Jaina C. Sangha’s essay Malgudi’s Indian Universe debates how Narayan is much too ambivalent in his treatment of Indian legends and myths, so that even as one is aware of the virtue of traditional wisdom, the absurdity of the application of that very tradition is equally viable. In other words, Narayan hybridises the sanctity attached to myths instead of employing them to carry the weight of his ideology as Feroza Jussawalla shows in Cricket and Colonialis’ and as Pushpa Parekh effectively demonstrates in her essay on spirituality within postcolonialism. Narayan’s characters even suffer because of the re-enactment of myth, as in Raman’s betrayal by Daisy in The Painter of Signs, thereby restructuring the reader’s conception of the benevolence of pure traditional values.
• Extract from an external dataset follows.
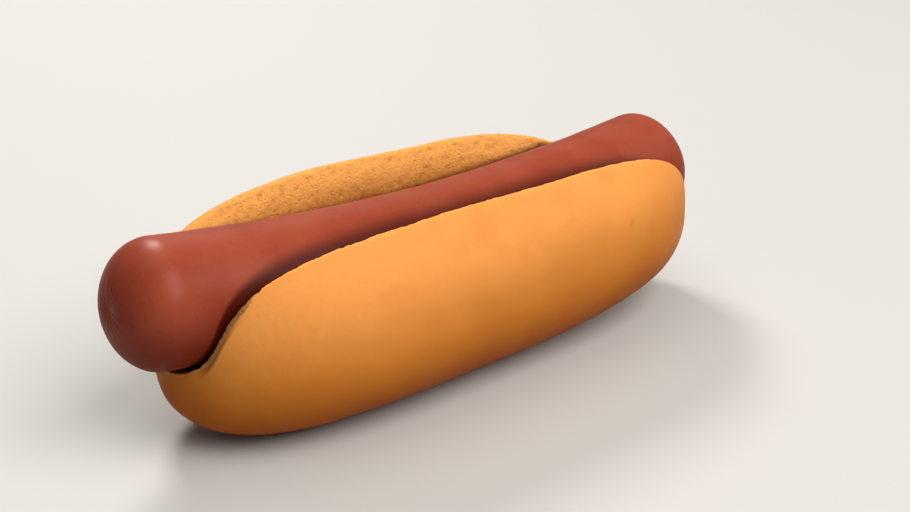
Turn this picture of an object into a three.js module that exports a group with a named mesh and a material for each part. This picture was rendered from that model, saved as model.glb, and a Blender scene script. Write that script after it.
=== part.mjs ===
// A hot dog: a soft bun, slit along its top, with a frankfurter lying in the slit.
// Sizes are in millimetres. +X runs along the bun, +Y across it and +Z up.
// The bun stands on z = 0, and the frankfurter's middle is at x = 0.
import * as THREE from "three";

// The loaf as it was baked, before it was slit
const LOAF_LENGTH = 150;
const LOAF_CENTRE_X = 4; // the frankfurter stands out further at its -X end
const LOAF_HALF_WIDTH = 30.3;
const LOAF_CROWN = 52.3; // where the crust closed over the slit
const LOAF_WIDEST = 25; // height of the widest line round its sides
const LOAF_TIP = 15; // height of its two tips
const LOAF_PRESSED = 0.8; // how far the round underside is pressed flat
const SIDE_POWER = { above: 2.55, below: 2.3 }; // 2 is an ellipse, more is boxier

// How the loaf narrows from its middle to its tips, at -X (start) and at +X (end). A high
// power keeps the size for longer, and a high root ends it more bluntly. The +X end is the
// slimmer one, and its underside curves up sooner
const PLAN = { start: { power: 3.7, root: 2.1 }, end: { power: 3, root: 2.1 } };
const UNDERSIDE = { start: { power: 6.8, root: 1.95 }, end: { power: 2.1, root: 1.95 } };

// The halves on either side of the slit: how far the crown of each falls from its middle
// to its +X end and bows down to both ends, how it rounds off to the tips, and the slow
// waves of a hand-shaped loaf
const NEAR = {
  side: -1,
  crownFall: 1.5,
  crownBow: 5,
  crown: { start: { power: 9, root: 4.2 }, end: { power: 7.3, root: 4.5 } },
  waves: [
    { size: 0.3, length: 107, start: 34 },
    { size: 0.18, length: 60, start: 38 },
  ],
};
const FAR = {
  side: 1,
  crownFall: 2.6,
  crownBow: 2.5,
  crown: { start: { power: 3.4, root: 6.4 }, end: { power: 3.4, root: 3.3 } },
  waves: [
    { size: 0.3, length: 107, start: -34 },
    { size: 0.18, length: 60, start: -38 },
  ],
};

// The slit: a round seat for the frankfurter, with a wall on each side that leans out. It
// opens wider towards both ends, where the frankfurter bends up out of it
const SEAT_GAP = 0.45;
const FLARE = 1.1; // how much wider the gap is at the tips
const FLARE_FROM = 36; // distance from the middle at which it starts to widen
const LEAST_DEPTH = 0.6; // of the seat in the crust, out to the very tips
const WALL_LEAN = THREE.MathUtils.degToRad(17.5);
const LIP_ROUND = 2.2; // the crust curls over the lips by about this much
const LIP_SHARE = 0.45; // of a shallow slit that the lip may round off

// The frankfurter, bent so that both ends rise out of the slit
const FRANK_LENGTH = 164.4;
const FRANK_RADIUS = 14.4;
const FRANK_MIDDLE = { y: 0.8, z: 28.9 };
const FRANK_RISE = 6.5; // how much higher its ends are than its middle
const FRANK_TILT = 2.5; // its -X end lies higher by this much, and its +X end lower
const FRANK_TURN = 1.4; // its +X end lies further over by this much
const FRANK_CAP = { start: 10.8, end: 9.9 }; // length of its rounded end at -X and at +X

// How finely the two skins are divided
const LOAF_STATIONS = 58;
const SLIT_STEPS = 10;
const LIP_STEPS = 4;
const CRUST_STEPS = 17;
const CRUST_SAMPLES = 60; // points that the curve of the crust is drawn through
const CLOSE_ENOUGH = 0.001; // where the slit's lip is looked for
const FRANK_RINGS = 46;
const FRANK_SIDES = 36;

const CRUST = new THREE.MeshStandardMaterial({
  color: new THREE.Color(0.8, 0.42, 0.13),
  roughness: 0.62,
  metalness: 0,
});
const SKIN = new THREE.MeshStandardMaterial({
  color: new THREE.Color(0.42, 0.09, 0.045),
  roughness: 0.36,
  metalness: 0,
});

/** Share of the full size that is left at t: 1 in the middle (0) and none at the tips (-1, 1). */
function taper(t, { start, end }) {
  const { power, root } = t < 0 ? start : end;
  return Math.max(0, 1 - Math.abs(t) ** power) ** (1 / root);
}

/** Small natural unevenness of one half at x. */
function unevenness(x, half) {
  const wave = ({ size, length, start }) =>
    size * Math.sin((2 * Math.PI * (x - start)) / length);
  return half.waves.map(wave).reduce((sum, height) => sum + height);
}

/** One half's main heights and width in the section at x. */
function loafAt(x, half) {
  const t = (x - LOAF_CENTRE_X) / (LOAF_LENGTH / 2);
  const wave = unevenness(x, half);
  const crown = LOAF_CROWN - half.crownFall * t - half.crownBow * t ** 2 + wave;
  return {
    halfWidth: (LOAF_HALF_WIDTH + wave) * taper(t, PLAN),
    crown: THREE.MathUtils.lerp(LOAF_TIP, crown, taper(t, half.crown)),
    widest: THREE.MathUtils.lerp(LOAF_TIP, LOAF_WIDEST, taper(t, half.crown)),
    base: THREE.MathUtils.lerp(LOAF_TIP, -LOAF_PRESSED, taper(t, UNDERSIDE)),
  };
}

/** Middle of the frankfurter's section at x. */
function frankCentre(x) {
  const q = x / (FRANK_LENGTH / 2);
  const y = FRANK_MIDDLE.y + FRANK_TURN * q;
  const z = FRANK_MIDDLE.z + FRANK_RISE * q ** 2 - FRANK_TILT * q;
  return new THREE.Vector3(x, y, z);
}

/** Which part of the side's curve a height is on: its height above or below the widest line. */
function sideCurve(loaf, above) {
  return above
    ? { rise: loaf.crown - loaf.widest, power: SIDE_POWER.above }
    : { rise: loaf.widest - loaf.base, power: SIDE_POWER.below };
}

/** Whether a point of the section, as (distance from the middle, height), is in the loaf. */
function isInLoaf(loaf, point) {
  const { rise, power } = sideCurve(loaf, point.y > loaf.widest);
  const across = Math.abs(point.x) / loaf.halfWidth;
  const up = Math.abs(point.y - loaf.widest) / rise;
  return across ** power + up ** power < 1;
}

/** Point of the crust at an angle: 90 degrees is the crown, 0 the side and -90 the base. */
function crustPoint(loaf, angle) {
  const { rise, power } = sideCurve(loaf, angle > 0);
  const across = loaf.halfWidth * Math.max(0, Math.cos(angle)) ** (2 / power);
  const up = rise * Math.abs(Math.sin(angle)) ** (2 / power);
  return new THREE.Vector2(across, loaf.widest + Math.sign(angle) * up);
}

/** Angle of the crust point that lies at a point of the section. */
function crustAngle(loaf, point) {
  const { power } = sideCurve(loaf, point.y > loaf.widest);
  const share = THREE.MathUtils.clamp(point.x / loaf.halfWidth, 0, 1);
  return Math.sign(point.y - loaf.widest) * Math.acos(share ** (power / 2));
}

/** One half of the slit's surface at x: the point at a run along it from its floor's middle. */
function slitHalf(x, half) {
  const crown = Math.min(loafAt(x, NEAR).crown, loafAt(x, FAR).crown);
  const endward = Math.max(0, Math.abs(x) - FLARE_FROM) / (LOAF_LENGTH / 2 - FLARE_FROM);
  const radius = FRANK_RADIUS + SEAT_GAP + FLARE * endward ** 2;
  const centre = frankCentre(x);
  const seatZ = Math.min(centre.z, crown - LEAST_DEPTH + radius);
  const seatRun = radius * (Math.PI / 2 - WALL_LEAN);
  return (run) => {
    const angle = Math.min(run, seatRun) / radius - Math.PI / 2;
    const wallRun = Math.max(0, run - seatRun);
    return new THREE.Vector2(
      half.side * centre.y + radius * Math.cos(angle) + wallRun * Math.sin(WALL_LEAN),
      seatZ + radius * Math.sin(angle) + wallRun * Math.cos(WALL_LEAN),
    );
  };
}

/** Run along the slit at which its surface comes out through the crust. */
function lipRun(slitPoint, loaf) {
  let inside = 0;
  let outside = LOAF_CROWN;
  while (outside - inside > CLOSE_ENOUGH) {
    const middle = (inside + outside) / 2;
    if (isInLoaf(loaf, slitPoint(middle))) inside = middle;
    else outside = middle;
  }
  return inside;
}

/** Half of the bun's section at x, from the slit's floor over the lip to the base. */
function halfSection(x, half) {
  const loaf = loafAt(x, half);
  const slitPoint = slitHalf(x, half);
  const run = lipRun(slitPoint, loaf);
  const corner = slitPoint(run);
  const round = Math.min(LIP_ROUND, LIP_SHARE * run);

  const top = crustAngle(loaf, corner);
  const outline = Array.from({ length: CRUST_SAMPLES + 1 }, (_, i) =>
    crustPoint(loaf, THREE.MathUtils.lerp(top, -Math.PI / 2, i / CRUST_SAMPLES)),
  );
  const crust = new THREE.SplineCurve(outline);
  const crustLength = crust.getLength();
  const crustAfter = (distance) => crust.getPointAt(Math.min(1, distance / crustLength));
  const lip = new THREE.QuadraticBezierCurve(
    slitPoint(run - round),
    corner,
    crustAfter(round),
  );

  const points = [];
  for (let i = 0; i < SLIT_STEPS; i++)
    points.push(slitPoint(((run - round) * i) / SLIT_STEPS));
  for (let i = 0; i < LIP_STEPS; i++) points.push(lip.getPoint(i / LIP_STEPS));
  for (let i = 0; i <= CRUST_STEPS; i++)
    points.push(crustAfter(THREE.MathUtils.lerp(round, crustLength, i / CRUST_STEPS)));
  return points.map((p) => new THREE.Vector3(x, half.side * p.x, Math.max(0, p.y)));
}

/** The bun's whole section at x, once round from the middle of the slit's floor. */
function bunSection(x) {
  return [...halfSection(x, FAR), ...halfSection(x, NEAR).slice(1, -1).reverse()];
}

/** Skin over rings of points, closed at each end by a fan to one tip point. */
function loft(rings, startTip, endTip) {
  const count = rings[0].length;
  const points = [...rings.flat(), startTip, endTip];
  const start = points.length - 2;
  const end = points.length - 1;
  const last = (rings.length - 1) * count;
  const faces = [];
  for (let i = 0; i < count; i++) {
    const next = (i + 1) % count;
    faces.push(start, i, next);
    for (let here = 0; here < last; here += count) {
      const beyond = here + count;
      faces.push(here + i, beyond + i, beyond + next);
      faces.push(here + i, beyond + next, here + next);
    }
    faces.push(last + next, last + i, end);
  }
  const geometry = new THREE.BufferGeometry().setFromPoints(points);
  geometry.setIndex(faces);
  geometry.computeVertexNormals();
  return geometry;
}

/** Places from -1 to 1, closer together towards both ends, where a skin rounds off. */
function endwards(count) {
  return Array.from({ length: count - 1 }, (_, i) => -Math.cos((Math.PI * (i + 1)) / count));
}

/** The bun: a loft through its sections. */
function bunGeometry() {
  const half = LOAF_LENGTH / 2;
  const rings = endwards(LOAF_STATIONS).map((t) => bunSection(LOAF_CENTRE_X + t * half));
  const tip = (t) => new THREE.Vector3(LOAF_CENTRE_X + t * half, 0, LOAF_TIP);
  return loft(rings, tip(-1), tip(1));
}

/** One ring of the frankfurter's skin, square to its bent centre line. */
function frankRing(x) {
  const half = FRANK_LENGTH / 2;
  const capLength = x < 0 ? FRANK_CAP.start : FRANK_CAP.end;
  const cap = Math.max(0, 1 - (half - Math.abs(x)) / capLength);
  const radius = FRANK_RADIUS * Math.sqrt(1 - cap ** 2);
  const slope = (2 * FRANK_RISE * (x / half) - FRANK_TILT) / half;
  const along = new THREE.Vector3(1, FRANK_TURN / half, slope);
  const upward = new THREE.Vector3(-slope, 0, 1).normalize();
  const sideways = new THREE.Vector3().crossVectors(upward, along).normalize();
  return Array.from({ length: FRANK_SIDES }, (_, k) => {
    const angle = (2 * Math.PI * k) / FRANK_SIDES;
    return frankCentre(x)
      .addScaledVector(sideways, radius * Math.sin(angle))
      .addScaledVector(upward, radius * Math.cos(angle));
  });
}

/** The frankfurter: a loft through its rings, with a domed end each way. */
function frankGeometry() {
  const half = FRANK_LENGTH / 2;
  const rings = endwards(FRANK_RINGS).map((q) => frankRing(q * half));
  return loft(rings, frankCentre(-half), frankCentre(half));
}

const hotDog = new THREE.Group();

const bun = new THREE.Mesh(bunGeometry(), CRUST);
bun.name = "bun";
hotDog.add(bun);

const frankfurter = new THREE.Mesh(frankGeometry(), SKIN);
frankfurter.name = "frankfurter";
hotDog.add(frankfurter);

export default hotDog;
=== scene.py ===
"""A hot dog on a pale floor: a soft slit bun with a bent frankfurter lying in it.

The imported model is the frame, in metres: +X runs along the bun, +Y across it, +Z up, and
the bun stands on z = 0. The two pieces made here replace the model's two nodes with finely
divided skins of the same form, and add the relief of crust, crumb and sausage skin.
"""

import logging
import math
from dataclasses import dataclass
from enum import Enum

import bpy
import numpy as np
from mathutils import Color, Matrix, Vector, noise


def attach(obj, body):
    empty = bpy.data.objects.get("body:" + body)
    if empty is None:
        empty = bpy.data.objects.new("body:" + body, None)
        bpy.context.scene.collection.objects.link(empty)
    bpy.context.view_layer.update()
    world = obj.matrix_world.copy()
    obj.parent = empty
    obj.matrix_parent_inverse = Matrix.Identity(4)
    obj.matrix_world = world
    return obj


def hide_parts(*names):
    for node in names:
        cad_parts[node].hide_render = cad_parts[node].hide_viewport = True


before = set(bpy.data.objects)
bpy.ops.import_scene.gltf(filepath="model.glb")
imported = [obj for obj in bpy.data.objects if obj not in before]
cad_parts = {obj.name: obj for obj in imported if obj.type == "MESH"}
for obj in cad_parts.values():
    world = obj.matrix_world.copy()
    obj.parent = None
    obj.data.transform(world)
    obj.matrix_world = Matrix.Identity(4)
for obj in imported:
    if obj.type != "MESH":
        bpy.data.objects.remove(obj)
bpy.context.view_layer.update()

MM = 0.001
FULL_TINT = 255
PORE_WOBBLE = 0.4
PORE_FILL = 1.2
FINE_GRAIN = 3.7
log = logging.getLogger("hot_dog")

Colour = tuple[float, float, float, float]
Socket = bpy.types.NodeSocket
Array = np.ndarray
Band = tuple[float, float]


class Slot(Enum):
    """The record's material slots."""

    BUN = "bun_crust"
    FRANK = "sausage_skin"


class Effect(Enum):
    """The shader effects that more than one finish uses."""

    BLOTCHES = "Blotches"
    PORES = "Pores"
    GRAIN = "Grain"


def tint(red: int, green: int, blue: int) -> Colour:
    """Turns a colour as seen on a screen into the shader's own scale.

    Args:
        red: Red, from 0 to FULL_TINT.
        green: Green, from 0 to FULL_TINT.
        blue: Blue, from 0 to FULL_TINT.

    Returns:
        The colour with an alpha of 1.
    """
    seen = Color((red / FULL_TINT, green / FULL_TINT, blue / FULL_TINT))
    return (*seen.from_srgb_to_scene_linear(), 1.0)


def smooth(value: Array | float, low: float, high: float) -> Array | float:
    """Rises smoothly from 0 at low to 1 at high."""
    share = np.clip((value - low) / (high - low), 0, 1)
    return share * share * (3 - 2 * share)


def lerp(start: float, end: float, share: Array | float) -> Array | float:
    """Goes from start to end by a share."""
    return start + (end - start) * share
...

Though Narayan’s novels are all situated in Malgudi and his characters are inhabitants of this little village, there appears to be no explicit intention to define and emphasise a traditional continuity. It is intriguing, in fact, how Narayan and his contemporaries treat national identity in different ways considering that they share the same historical environment: Rao’s representation is shaped by metaphysics which Narayan exposes to be comic illusion. Narayan and Mulk Raj Anand are also essentially different: while Anand advocates political sentiment which arises out of experience and is settled through action, Narayan insists on retelling myths against a contemporary background, so that even in accepting the timeless relevance of the past, he can test the validity of that past in the present. Narayan has thereby quietly refused to be an ideologue; while Anand and Rao prescribe authoritative ideologies in shaping the political consciousness of their readers, it is Narayan who treats identity as a mixture of comedy and seriousness, neither dismissed as completely farcical, nor sentimentally endorsed.

This issue on Narayan is a good synthesis of all parts of Narayan’s writings. The essays are thought provoking for those deeply immersed in South Asian literary studies. The collection will have profound implications for a fresh look at Narayan’s fiction.